There are several tools, from free to expensive, that you can use. Search "audio to midi" or "wav to midi". Be warned, however, than if the audio has a low signal-to-noise ratio (if it's noisy or your dynamics are soft) or has a rich harmonic content (vocals particularly come to mind) it can freak the tracker out a fair bit and cause crazy, glitchy notes that have nothing to do with the actual root.


That is the best but it is not free, allows you to record a sound then just move the sound to a different note/pitch. Or do a search for audio to midi, wav to midi, etc.

While Melodyne will work amazingly (as I have had experience using it for vocals and brass instruments), it just can't recognize multiple voices (i.e. piano, guitar, more than one vocalists, etc). The new one will be able to, but due to release some time later this year. Just know that unless you're working with a DAW or other such multi-track editor (in which case you can just shell out $300 for the plug-in version), it will cost you about $700. Hope this helps!
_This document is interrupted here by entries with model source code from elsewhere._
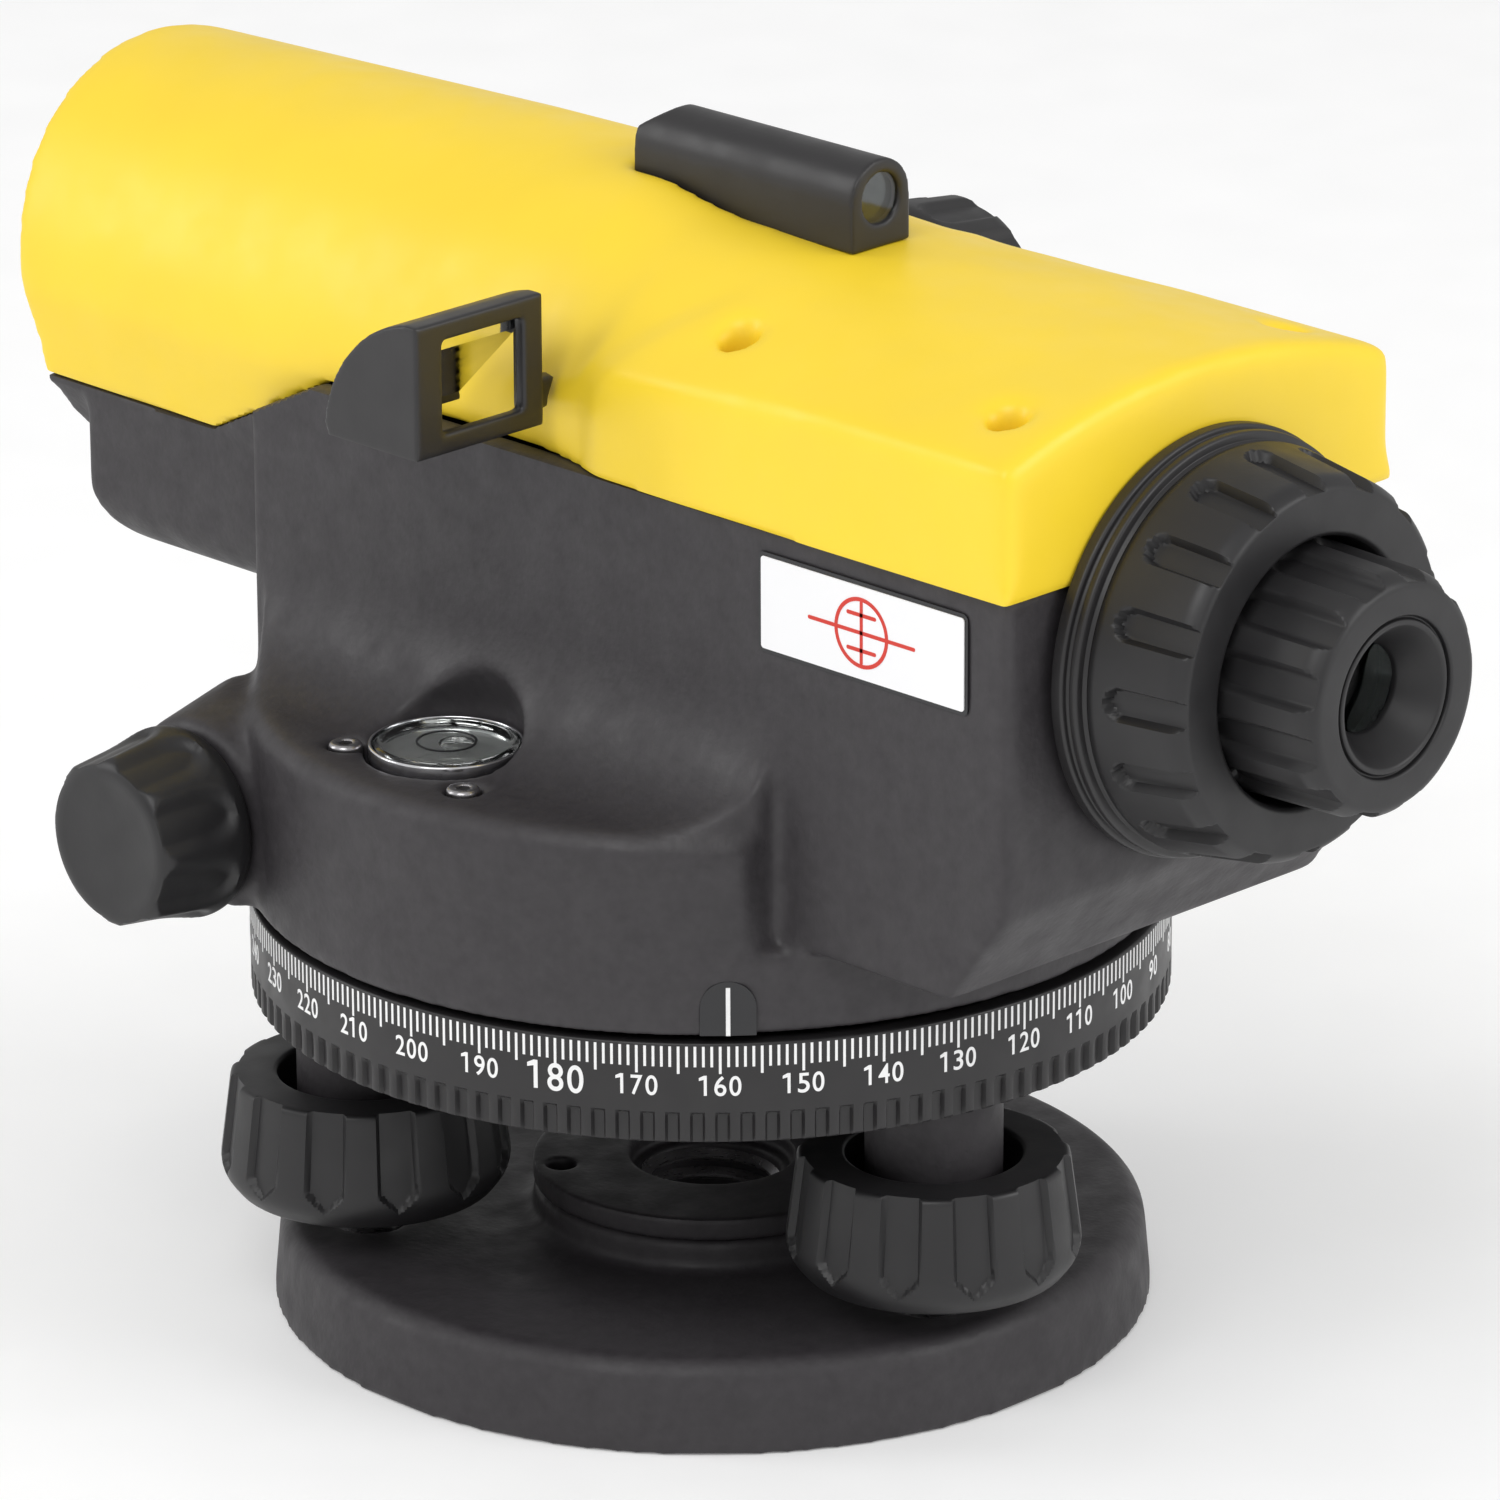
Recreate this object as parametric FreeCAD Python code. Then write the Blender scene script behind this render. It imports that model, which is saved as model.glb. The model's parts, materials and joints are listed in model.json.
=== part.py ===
"""Automatic level: a levelling instrument for surveying, as separate parts.

Millimetres, +Z up. The origin is the centre of the base plate's underside, on the
tripod screw's axis. +Y is the line of sight, from the eyepiece to the objective, and
the user stands behind the eyepiece, at -Y. Each part is written to its own STEP file.
"""
import FreeCAD
import Part
import math
import os

V = FreeCAD.Vector
X_DIR = V(1, 0, 0)
Y_DIR = V(0, 1, 0)
Z_DIR = V(0, 0, 1)

# Clearances
RUN_FIT = 0.05          # radial, shaft in its bearing
BODY_GAP = 0.4          # between parts that move past each other
SLACK = 0.3             # radial, ball in its socket

# Base plate and tripod thread (5/8 inch, 11 threads to the inch)
BASE_R = 50.8
BASE_H = 11.0
BASE_DRAFT = 1.2
BASE_DISH = 1.4
BASE_ROUND = 1.5
UNDERCUT_R = 47.0
UNDERCUT_H = 1.7
BOSS_R = 20.7
BOSS_TOP = 16.0
THREAD_R = 7.94
BUSH_R = 13.0
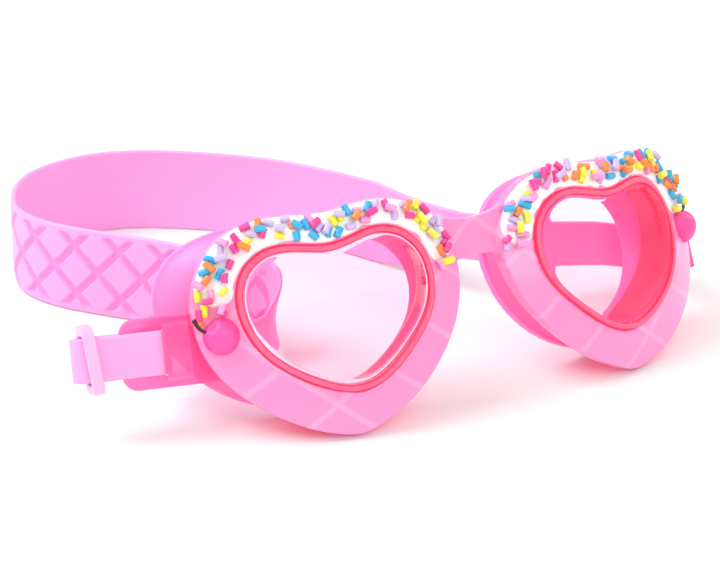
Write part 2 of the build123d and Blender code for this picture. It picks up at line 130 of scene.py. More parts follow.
# ---- outlines and the lens's own frame -------------------------------------------
def closed_curve(points, samples=1440):
    """A smooth closed curve through points: a periodic cubic spline on chord length."""
    p = np.array(points, float)
    count = len(p)
    after = np.roll(p, -1, 0) - p
    span = np.hypot(after[:, 0], after[:, 1])
    system = np.zeros((count, count))
    right = np.zeros((count, 2))
    for i in range(count):
        before = span[i - 1]
        system[i, i - 1] += before
        system[i, i] += 2 * (before + span[i])
        system[i, (i + 1) % count] += span[i]
        right[i] = 6 * (after[i] / span[i] - after[i - 1] / before)
    bend = np.linalg.solve(system, right)
    length = np.concatenate([[0], np.cumsum(span)])
    at = np.linspace(0, length[-1], samples, endpoint=False)
    k = np.clip(np.searchsorted(length, at, side="right") - 1, 0, count - 1)
    h, t = span[k][:, None], (at - length[k])[:, None]
    p0, p1 = p[k], np.roll(p, -1, 0)[k]
    m0, m1 = bend[k], np.roll(bend, -1, 0)[k]
    rest = h - t
    cubic = m0 * rest ** 3 / (6 * h) + m1 * t ** 3 / (6 * h)
    return cubic + (p0 / h - m0 * h / 6) * rest + (p1 / h - m1 * h / 6) * t


class Outline:
    """A closed outline that can be grown, and read at any angle round the lens's hub."""

    def __init__(self, points):
        self.curve = closed_curve(points)
        along = np.roll(self.curve, -1, 0) - np.roll(self.curve, 1, 0)
        along /= np.hypot(along[:, 0], along[:, 1])[:, None]
        self.outward = np.stack([along[:, 1], -along[:, 0]], 1)

    def at(self, angles, grow=0.0):
        moved = self.curve + self.outward * grow - HUB
        turn = np.unwrap(np.arctan2(moved[:, 1], moved[:, 0]))
        radius = np.hypot(moved[:, 0], moved[:, 1])
        order = np.argsort(turn % (2 * math.pi))
        turn, radius = turn[order] % (2 * math.pi), radius[order]
        r = np.interp(angles % (2 * math.pi), turn, radius, period=2 * math.pi)
        return HUB + r[:, None] * np.stack([np.cos(angles), np.sin(angles)], 1)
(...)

This is cheapest way I know of. It is a little crude, but it will work. Download a program called audacity from http://audorgacity.sourcefe.net/. I use it all the time for editing songs, voice overs for our theater and much more. You would need an adapter from 1/4" to 1/8" in order for the output of the keyboard. Then, plug it into the microphone port on your computer. Then once in audacity, you can choose microphone as your input source and edit away. It is almost a professional level program.

Have you played with audacity? It's freeware but it's fairly a powerful tool for playing with actual sounds, it can export MP3s aswell. For recognizing notes you could probably match by frequency, it depends on the kind of instrument, software and other stuff...


9 years ago

Search for wav to MIDI.

There are a few open source projects out there. Commercial sequencers such as Sonar (Cakewalk) have modules for it built-in.

None of this software is perfect, though. Few, if any, work in real-time. All work best with single-note tracks--chords and such are difficult to analyze.